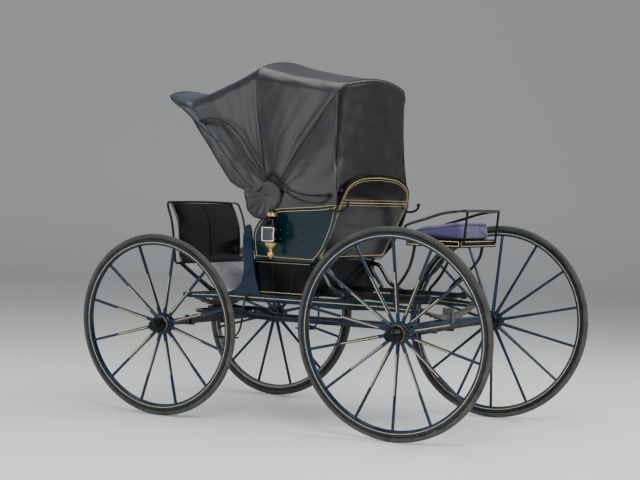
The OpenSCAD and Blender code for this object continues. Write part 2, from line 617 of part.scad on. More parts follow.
module rumble_board() {
    color([0.03, 0.03, 0.035]) translate([xr - 168, -rumble_y, rumble_z])
        cube([332, 2 * rumble_y, rumble_t]);
}
module rumble_cushion() {
    color([0.29, 0.27, 0.45]) translate([0, rumble_y - 12, 0]) rotate([90, 0, 0])
        linear_extrude(2 * rumble_y - 24) polygon(at_rear([[-160, rumble_z + rumble_t + 0.3],
            [160, rumble_z + rumble_t + 0.3], [160, 1140], [60, 1165], [-150, 1190]]));
}
module rumble_rail() {
    r = rumble_rail_r;
    y = rumble_y + r + 0.8;
    h = smooth([[152, y, rumble_z + rumble_t / 2], [166, y, 1110], [172, y, 1150], [150, y + 2, 1170],
        [40, y + 6, 1205], [-60, y + 8, 1238], [-150, y + 4, 1254], [-186, y - 24, 1257],
        [-192, 180, 1257], [-192, 0, 1257]], 3);
    color([0.02, 0.02, 0.022]) {
        rod(at_rear(concat(h, [for (i = [len(h) - 2 : -1 : 0]) [h[i][0], -h[i][1], h[i][2]]])), r, [1, 0, 0]);
        both_sides() rod(at_rear([[-176, rumble_y - 30, rumble_z + rumble_t / 2], [-183, rumble_y - 30, 1150],
            [-192, rumble_y - 30, 1254]]), r - 1);
    }
}
module rumble_irons() {
    top = rumble_z - 0.5;
    foot = bar_z + bar_h + 0.8;
    color([0.03, 0.05, 0.07]) both_sides() {
        rod(at_rear(smooth([[112, bar_y, top], [113, bar_y, 1035], [122, bar_y, 985], [140, bar_y, 925],
            [172, bar_y, 868], [212, bar_y, 815], [238, bar_y, 786], [242, bar_y, foot]], 4)), 9);
        rod(at_rear(smooth([[-84, bar_y, top], [-83, bar_y, 1035], [-72, bar_y, 985], [-30, bar_y, 925],
            [34, bar_y, 868], [86, bar_y, 822], [110, bar_y, 790], [112, bar_y, foot]], 4)), 9);
    }
}

// ---------------------------------------------------------------- hood

// A point of the hood, from its distance r from the pivots at lean a.
function polar(y, r, a) = [px + r * cos(a), y, pivot_z + r * sin(a)];
// A bow is [lean, half width at its feet, half width at its top, height]. Its crown is an arc of
// radius crown_rad, which meets corners of radius corner_rad at the angle bow_phi.
crown_rad = 1300;
corner_rad = 95;
bow_foot = 330;      // length of a bow's iron foot
function bow_phi(b) = asin((b[2] - corner_rad) / (crown_rad - corner_rad));
function bow_shoulder(b) = b[3] - crown_rad + (crown_rad - corner_rad) * cos(bow_phi(b));
// The outline of bow b, c outside its middle line: [distance from the middle, height].
function bow_line(b, c) = let (f = bow_phi(b), s = bow_shoulder(b),
    h = concat([[b[1] + c, 70]], [for (k = [0 : 2]) let (z = bow_foot + (s - bow_foot) * k / 3)
            [b[1] + (b[2] - b[1]) * k / 3 + c, z]],
        [for (k = [0 : 5]) let (t = 90 - (90 - f) * k / 5)
            [b[2] - corner_rad + (corner_rad + c) * sin(t), s + (corner_rad + c) * cos(t)]],
        [for (k = [1 : 6]) let (t = f * (1 - k / 6))
            [(crown_rad + c) * sin(t), b[3] - crown_rad + (crown_rad + c) * cos(t)]]))
    concat(h, [for (i = [len(h) - 2 : -1 : 0]) [-h[i][0], h[i][1]]]);
function bow_pts(b, c, from = 0) = [for (q = bow_line(b, c)) if (q[1] > from) polar(q[0], q[1], b[0])];
rear_b = [rear_bow_a, 440, 412, 826];
mid_b = [mid_bow_a, 448, 420, 800];
front_b = [front_bow_a, 456, 428, 858];
// Points k of the way from list a to list b.
function mix(a, b, k) = [for (i = [0 : len(a) - 1]) a[i] * (1 - k) + b[i] * k];

module bow(b, y) {
    translate([px, 0, pivot_z]) rotate([0, -b[0], 0]) {
        both_sides() {
            // flat iron foot with its pin bore
            difference() {
                union() {
                    translate([0, y, -9]) cube([bow_foot, bow_iron_t, 18]);
                    translate([0, y + bow_iron_t, 0]) rotate([90, 0, 0]) cylinder(h = bow_iron_t, r = 17);
                }
                translate([0, y - 1, 0]) rotate([-90, 0, 0]) cylinder(h = bow_iron_t + 2, r = hood_pin_r + fit);
            }
        }
    }
    rod(concat([polar(b[1], bow_foot + 0.3, b[0])], bow_pts(b, 0, bow_foot + 1),
        [polar(-b[1], bow_foot + 0.3, b[0])]), bow_r, [1, 0, 0.3], 12);
}
module bow_rear() { color([0.03, 0.03, 0.03]) bow(rear_b, 436.5); }
module bow_middle() { color([0.03, 0.03, 0.03]) bow(mid_b, 444.5); }
module bow_front() {
    color([0.03, 0.03, 0.03]) {
        bow(front_b, 452.5);
        both_sides() translate([xr + landau_a[0], landau_pin_y, landau_a[1]]) rotate([-90, 0, 0])
            cylinder(h = landau_y + 14 - landau_pin_y, r = 6);
    }
}
module hood_section(a, b, c, d) {
    n = 4;
    color([0.07, 0.075, 0.08]) skin([for (k = [0 : n]) mix(a, b, k / n)], [for (k = [0 : n]) mix(c, d, k / n)]);
}
// Where the hood's back is nailed inside the body's top, as many points as a bow has.
function body_line(c) = let (y = tub_top_y + 6 + c, x0 = px - 70, x1 = xr + 522, z = pivot_z + 32,
    h = concat([for (k = [0 : 3]) [x0 + (x1 - x0) * k / 4, y, z - 10 * (4 - k)]],
        [for (q = [[0, 0, 0], [4, 5, 2], [6, 16, 6], [8, 34, 12], [8, 58, 18], [9, 84, 24]])
            [x1 - q[0] - c, y - q[1], z + q[2]]],
        [for (k = [1 : 6]) [x1 - 9 - c, (y - 84) * (1 - k / 6), z + 24 + 12 * sin(15 * k)]]))
    concat(h, [for (i = [len(h) - 2 : -1 : 0]) [h[i][0], -h[i][1], h[i][2]]]);
// The leather's line over the rear bow, set back so that it clears the bow on its way down.
function back_top(c) = [for (q = bow_pts(rear_b, c)) q + [-4.5, 0, -2]];
module hood_back() {
    hood_section(body_line(leather_t), back_top(skin_off), body_line(0), back_top(skin_off - leather_t));
}
module hood_top_rear() {
    hood_section(bow_pts(rear_b, skin_off), bow_pts(mid_b, skin_off), bow_pts(rear_b, skin_off - leather_t),
        bow_pts(mid_b, skin_off - leather_t));
}
module hood_top_front() {
    hood_section(bow_pts(mid_b, skin_off), bow_pts(front_b, skin_off), bow_pts(mid_b, skin_off - leather_t),
        bow_pts(front_b, skin_off - leather_t));
}
// The stiff peak on the front bow: full reach over the top, fading to nothing down the sides.
function peak_pts(c) = let (p = bow_pts(front_b, c)) [for (i = [2 : len(p) - 3])
    let (k = sin(180 * (i - 2) / (len(p) - 5)), f = 0.07 + 0.93 * pow(max(k, 0), 0.6)) p[i] + [visor_reach * f, 0, 34 * f * f]];
module hood_peak() {
    p = bow_pts(front_b, skin_off);
    q = bow_pts(front_b, skin_off - leather_t);
    n = len(p);
    gap = [1, 0, 0.4];
    color([0.1, 0.12, 0.15]) skin([[for (i = [2 : n - 3]) p[i] + gap],
        mix([for (i = [2 : n - 3]) p[i] + gap], peak_pts(skin_off) , 0.5), [for (v = peak_pts(skin_off)) v + gap]],
        [[for (i = [2 : n - 3]) q[i] + gap],
        mix([for (i = [2 : n - 3]) q[i] + gap], peak_pts(skin_off - leather_t), 0.5),
        [for (v = peak_pts(skin_off - leather_t)) v + gap]]);
}
// The loose leather gathered between the front bow's foot and the seat's arm.
module hood_gather() {
    color([0.07, 0.075, 0.08]) rod(at_rear(smooth([[938, 464, 1236], [970, 462.7, 1210], [1026, 460.7, 1190],
        [1088, 460.7, 1222], [1126, 462, 1280], [1150, 462, 1330]], 4)), 18, [0, 1, 0], 12);
}
module hood_gather_left() { hood_gather(); }
module hood_gather_right() { mirror([0, 1, 0]) hood_gather(); }
// Jointed side irons that hold the hood up: a lower arm on the body, an upper arm on the front bow.
landau_y = tub_top_y + 22;
landau_pin_y = 443.4;                        // outer face of the front bow at the irons' pivot
landau_r = 634;                              // upper iron's pivot, from the hood pivots
landau_a = [950 + landau_r * cos(front_bow_a), pivot_z + landau_r * sin(front_bow_a)];
landau_k = [943, 1421];
landau_b = [558, 1316];
module landau_lower() {
    p = smooth([landau_b, [640, 1322], [740, 1342], [860, 1392], landau_k], 5);
    color([0.02, 0.02, 0.022]) both_sides() {
        side_plate(landau_y, 8) difference() {
            union() {
                polygon(at_rear(ribbon(p, 16)));
                translate([xr + landau_b[0], landau_b[1]]) circle(14);
                translate([xr + landau_k[0], landau_k[1]]) circle(14);
            }
            translate([xr + landau_b[0], landau_b[1]]) circle(6 + fit);
        }
    }
}
module landau_upper() {
    p = smooth([landau_a, [1330, 1660], [1200, 1570], [1060, 1512], [985, 1462], landau_k], 5);
    color([0.02, 0.02, 0.022]) both_sides() {
        side_plate(landau_y + 8.6, 8) difference() {
            union() {
                polygon(at_rear(ribbon(p, 16)));
                translate([xr + landau_a[0], landau_a[1]]) circle(14);
                translate([xr + landau_k[0], landau_k[1]]) circle(14);
            }
            translate([xr + landau_a[0], landau_a[1]]) circle(6 + fit);
        }
    }
}
// Plates on the seat's top rail with the hood and landau pivots, and the goose-necks the hood folds onto.
module hood_rests() {
    color([0.02, 0.02, 0.022]) both_sides() {
        translate([px - 30, 423, 1185]) cube([60, 12, pivot_z - 1185]);
        translate([px, 435, pivot_z]) rotate([90, 0, 0]) cylinder(h = 12, r = 30);
        translate([px, 434, pivot_z]) rotate([-90, 0, 0]) cylinder(h = 28, r = hood_pin_r);
        translate([xr + landau_b[0] - 5, 421, 1185]) cube([24, 14, 145]);
        translate([xr + landau_b[0], 434, landau_b[1]]) rotate([-90, 0, 0])
            cylinder(h = landau_y + 6 - 434, r = 6);
        rod(at_rear(smooth([[548, 462, 1236], [500, 462, 1228], [460, 460, 1236], [440, 458, 1252],
            [435, 457, 1266]], 4)), 7);
        translate([xr + 435, 457, 1273]) sphere(12, $fn = 24);
    }
}

tyre_front_left();
tyre_front_right();
tyre_rear_left();
tyre_rear_right();
wheel_front_left();
wheel_front_right();
wheel_rear_left();
wheel_rear_right();
hub_front_left();
hub_front_right();
hub_rear_left();
hub_rear_right();
front_axle();
front_bed();
shaft_couplings();
fifth_wheel();
front_spring();
rear_axle();
rear_bed();
rear_spring();
perch();
rail_left();
rail_right();
seat_bars();
boot();
tub_left();
tub_right();
back_panel();
pillars();
body_irons();
hood_rests();
seat_cushion();
seat_back();
floor_boards();
floor_mat();
dash_leather();
dash_irons();
step_left();
step_right();
lamp_left();
lamp_right();
rumble_board();
rumble_cushion();
rumble_rail();
rumble_irons();
bow_rear();
bow_middle();
bow_front();
hood_back();
hood_top_rear();
hood_top_front();
hood_peak();
hood_gather_left();
hood_gather_right();
landau_lower();
landau_upper();
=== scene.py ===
"""Spider phaeton: the finished look of a light horse-drawn carriage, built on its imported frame.

Everything is in metres in the frame's own axes: +X forward, +Y left, +Z up. The frame gives the
bodies, the joints and every hard part. This script replaces the plain wheels, tyres, lamps, mat,
cushions and hood skins with detailed meshes and gives every surface a procedural material.
"""

import json
import logging
import math
from dataclasses import dataclass, field
from enum import Enum
from typing import Iterable, Sequence

import bmesh
import bpy
import numpy as np
from mathutils import Matrix, Vector
from mathutils.bvhtree import BVHTree

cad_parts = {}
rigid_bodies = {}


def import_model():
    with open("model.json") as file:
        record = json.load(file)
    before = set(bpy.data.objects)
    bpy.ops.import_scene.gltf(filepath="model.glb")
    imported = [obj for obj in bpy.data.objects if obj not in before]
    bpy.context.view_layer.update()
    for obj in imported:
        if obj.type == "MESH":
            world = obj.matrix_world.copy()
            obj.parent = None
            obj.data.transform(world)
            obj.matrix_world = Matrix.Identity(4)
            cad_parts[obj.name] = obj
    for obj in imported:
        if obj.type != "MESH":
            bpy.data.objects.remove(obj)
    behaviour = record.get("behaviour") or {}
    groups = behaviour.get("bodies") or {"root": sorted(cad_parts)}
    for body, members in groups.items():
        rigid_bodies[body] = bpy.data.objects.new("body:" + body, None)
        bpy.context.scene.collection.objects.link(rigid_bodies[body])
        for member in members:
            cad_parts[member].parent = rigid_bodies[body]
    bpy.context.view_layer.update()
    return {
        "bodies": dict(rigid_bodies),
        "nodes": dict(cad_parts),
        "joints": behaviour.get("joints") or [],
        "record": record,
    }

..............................

=== GIVEN PROBLEM ===
Exactly as written, return the lines from the line containing "tyre_front_left();" through the line containing "from typing import Iterable, Sequence", both included.

=== ANSWER TO THIS TASK ===
tyre_front_left();
tyre_front_right();
tyre_rear_left();
tyre_rear_right();
wheel_front_left();
wheel_front_right();
wheel_rear_left();
wheel_rear_right();
hub_front_left();
hub_front_right();
hub_rear_left();
hub_rear_right();
front_axle();
front_bed();
shaft_couplings();
fifth_wheel();
front_spring();
rear_axle();
rear_bed();
rear_spring();
perch();
rail_left();
rail_right();
seat_bars();
boot();
tub_left();
tub_right();
back_panel();
pillars();
body_irons();
hood_rests();
seat_cushion();
seat_back();
floor_boards();
floor_mat();
dash_leather();
dash_irons();
step_left();
step_right();
lamp_left();
lamp_right();
rumble_board();
rumble_cushion();
rumble_rail();
rumble_irons();
bow_rear();
bow_middle();
bow_front();
hood_back();
hood_top_rear();
hood_top_front();
hood_peak();
hood_gather_left();
hood_gather_right();
landau_lower();
landau_upper();
=== scene.py ===
"""Spider phaeton: the finished look of a light horse-drawn carriage, built on its imported frame.

Everything is in metres in the frame's own axes: +X forward, +Y left, +Z up. The frame gives the
bodies, the joints and every hard part. This script replaces the plain wheels, tyres, lamps, mat,
cushions and hood skins with detailed meshes and gives every surface a procedural material.
"""

import json
import logging
import math
from dataclasses import dataclass, field
from enum import Enum
from typing import Iterable, Sequence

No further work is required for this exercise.